Entertainment

The Next (Not-So) Guilty Pleasure Lesbian Film: The Guest House

Fall into like with Amy and Rachel, an unlikely pair that find love and perhaps even themselves.

The Next (Not-So) Guilty Pleasure Lesbian Film: The Guest House

A lesbian film is unlike any other. But a lesbian film about bittersweet first discoveries sends women flocking to see it, making it onto their list of must-see movies—many of which have become cult classics that warrant viewing parties and repeatable one-liners. The Guest House is that new film, a tale of two young girls who find themselves falling for each other in the most unsuspecting of circumstances.

Amy, played by Madeline Merritt, moves into her boss’s guest house and befriends his daughter Rachel, played by Ruth Reynolds. An unlikely pair, Rachel is a wide-eyed 18-year-old in high school who aspires to be a singer/songwriter, while Amy, a bit older, has yet to find her purpose in the world, relying on her feminine sexuality to get ahead. Rachel is infatuated with Amy’s provocative confidence, although neither of the two girls have yet to establish that they’re gay, or that these developing feelings are romantic.

Madeline Merritt and Ruth Reynolds of The Guest House

 

“There’s this undeniable attraction, and by getting together with each other, they both unlock something in the other one and it allows each other, and this connection they have with each other, to be more themselves in the world than before they met each other,” says Merritt. “They’re able to get over these parts of their past that have been blocking them, and become more fulfilled in life through this connection.”

The authenticity of the high emotion in The Guest House will be evident, too. Both actors admit that a friendship between them flourished on and off screen, only adding essential rawness to the scenes that required them to turn it up a notch. “It was a challenge because we are considered straight, so it was kind of cool to find out how comfortable it was to be with someone of the same gender…even though its something that’s completely new. So aside from our characters, we discovered it in real life as well,” says Reynolds.

 

Ruth Reynolds and Madeline Merritt of The Guest House

 

As for this love story, the discovery of finding out who you are, if you’re comfortable with that and how that can be separate from what, as Reynolds puts it, “society tells you is normal”, was one that the actors hope will resonate with the LGBT community and beyond. “For Amy, her relationship with Rachel allows her to escape that one side of her identity that uses sexuality as a tool. I think lesbians can really relate to this idea of meeting someone and really being yourself more than you’ve ever been before,” says Merritt.

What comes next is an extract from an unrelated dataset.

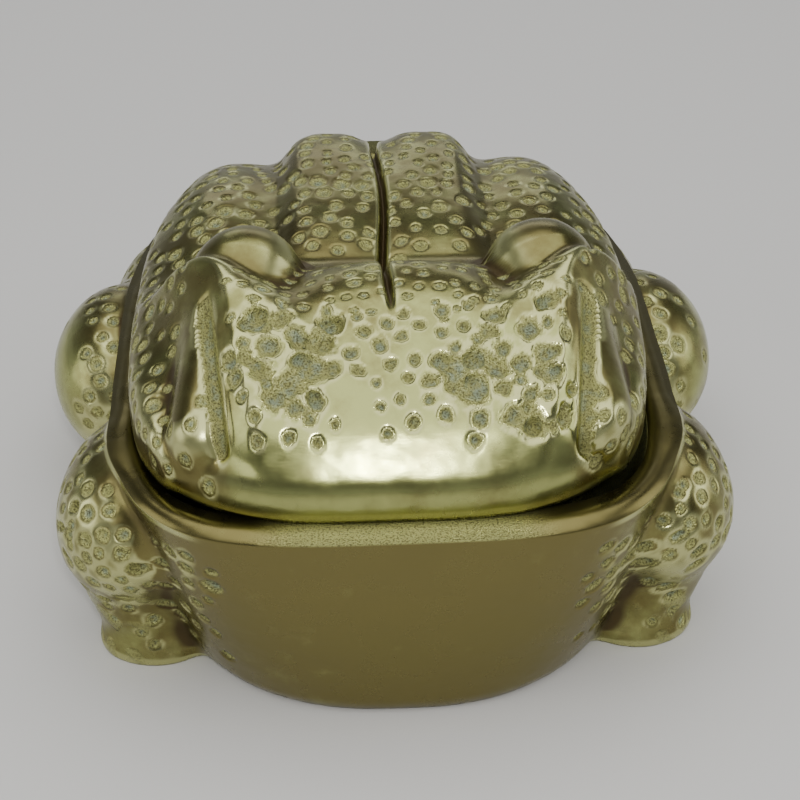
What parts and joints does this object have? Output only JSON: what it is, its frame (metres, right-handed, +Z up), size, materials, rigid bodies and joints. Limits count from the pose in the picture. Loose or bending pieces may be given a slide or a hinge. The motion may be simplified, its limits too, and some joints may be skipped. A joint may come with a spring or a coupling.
{
  "type": "cast brass frog box with a hinged lid",
  "caption": "Cast brass frog trinket box: a pitted head-and-back lid hinged at the rear over a tub with the legs cast on.",
  "frame": {"origin": "middle of the tub's flat underside", "axes": "+Z up, +X to the frog's left as it faces -Y, so to the right of someone it faces; the hinge is at +Y"},
  "size_m": [0.1224, 0.123, 0.0641],
  "materials": {
    "aged_brass": "sand cast, polished on the high spots, rough and tarnished in the pits",
    "pin_brass": "drawn rod, dull"
  },
  "bodies": {
    "base": {"base_casting": "aged_brass", "hinge_pin": "pin_brass"},
    "lid": {"lid_casting": "aged_brass"}
  },
  "joints": [
    {"name": "lid_hinge", "type": "hinge", "parent": "base", "child": "lid", "pos_m": [0, 0.059, 0.0375], "axis": [-1, 0, 0], "range_deg": [0, 105]}
  ]
}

The Guest House seems to be that proverbial opening and closing door we so often enter and exit in life. It’s a chance-meet between two people who are both open to change—seeking something, both searching for that one muse, or that one moment when their otherwise confusing lives suddenly make sense. As Merritt suggests, it’s about “unlocking parts of yourself that you didn’t even know were there and taking those leaps of faith.”

 

Ruth Reynolds and Madeline Merritt of The Guest House

 

The Guest House, an Oakhurt Pictures production, is slated to be released on DVD by Wolfe Video for September 4, 2012. The U.K. company Peccadillo Pictures recently picked of the film for distribution overseas. Merritt, who has written and produced previously to this for her short film A Prior Engagement will be starring in an upcoming Lions Gate movie, American Idiots. Likewise, Reynolds has several short films debuting in the winter, along with two web series you can catch her on: Fall in Love and Blue Venon.